From 6b27cc35a1cbd27bbcf2eb475d01e17fbece23f0 Mon Sep 17 00:00:00 2001
From: foreman
Date: Fri, 28 Jul 2017 10:35:46 -0400
Subject: [PATCH] P4 to Git Change 1440849 by jatang@jatang-opencl-hsa-stg1 on
2017/07/28 10:17:34
SWDEV-95919 - Avoid flushing when PerfCounter is enabled.
To make sure PerfStart/dispatch/PerfEnd are in the same cmdBuffer
Affected files ...
... //depot/stg/opencl/drivers/opencl/runtime/device/pal/palvirtual.cpp#51 edit
... //depot/stg/opencl/drivers/opencl/runtime/device/pal/palvirtual.hpp#27 edit
---
rocclr/runtime/device/pal/palvirtual.cpp | 12 +++++++++---
rocclr/runtime/device/pal/palvirtual.hpp | 7 ++++---
2 files changed, 13 insertions(+), 6 deletions(-)

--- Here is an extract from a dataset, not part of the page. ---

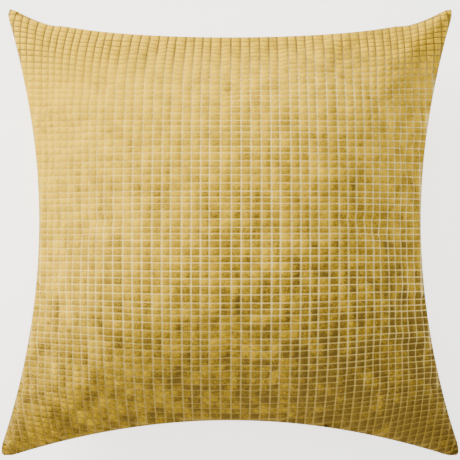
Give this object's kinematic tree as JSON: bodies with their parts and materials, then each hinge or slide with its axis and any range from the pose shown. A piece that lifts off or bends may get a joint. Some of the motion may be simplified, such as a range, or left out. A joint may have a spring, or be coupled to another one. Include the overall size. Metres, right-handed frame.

diff --git a/rocclr/runtime/device/pal/palvirtual.cpp b/rocclr/runtime/device/pal/palvirtual.cpp
index a40d2f1e44..cd03ade47d 100644
--- a/rocclr/runtime/device/pal/palvirtual.cpp
+++ b/rocclr/runtime/device/pal/palvirtual.cpp
@@ -1909,9 +1909,13 @@ bool VirtualGPU::submitKernelInternal(const amd::NDRangeContainer& sizes, const
}
bool needFlush = false;
- dmaFlushMgmt_.findSplitSize(dev(), sizes.global().product(), hsaKernel.aqlCodeSize());
- if (dmaFlushMgmt().dispatchSplitSize() != 0) {
- needFlush = true;
+
+ // Avoid flushing when PerfCounter is enabled, to make sure PerfStart/dispatch/PerfEnd are in the same cmdBuffer
+ if (!state_.perfCounterEnabled_) {
+ dmaFlushMgmt_.findSplitSize(dev(), sizes.global().product(), hsaKernel.aqlCodeSize());
+ if (dmaFlushMgmt().dispatchSplitSize() != 0) {
+ needFlush = true;
+ }
}
size_t newOffset[3] = {0, 0, 0};
@@ -2347,6 +2351,7 @@ void VirtualGPU::submitPerfCounter(amd::PerfCounterCommand& vcmd) {
if (vcmd.getState() == amd::PerfCounterCommand::Begin) {
Pal::SetClockModeInput input;
Pal::SetClockModeOutput output = {};
+ state_.perfCounterEnabled_ = true;
input.clockMode = Pal::DeviceClockMode::Profiling;
dev().iDev()->SetClockMode(input, &output);
GpuEvent event;
@@ -2360,6 +2365,7 @@ void VirtualGPU::submitPerfCounter(amd::PerfCounterCommand& vcmd) {
iCmd()->CmdEndPerfExperiment(palPerf);
eventEnd(MainEngine, event);
setGpuEvent(event);
+ state_.perfCounterEnabled_ = false;
} else {
LogError("Unsupported performance counter state");
vcmd.setStatus(CL_INVALID_OPERATION);
diff --git a/rocclr/runtime/device/pal/palvirtual.hpp b/rocclr/runtime/device/pal/palvirtual.hpp
index 65ee2f5ad1..4eabc1a902 100644
--- a/rocclr/runtime/device/pal/palvirtual.hpp
+++ b/rocclr/runtime/device/pal/palvirtual.hpp
@@ -180,9 +180,10 @@ class VirtualGPU : public device::VirtualDevice {
//! The virtual GPU states
union State {
struct {
- uint profiling_ : 1; //!< Profiling is enabled
- uint forceWait_ : 1; //!< Forces wait in flush()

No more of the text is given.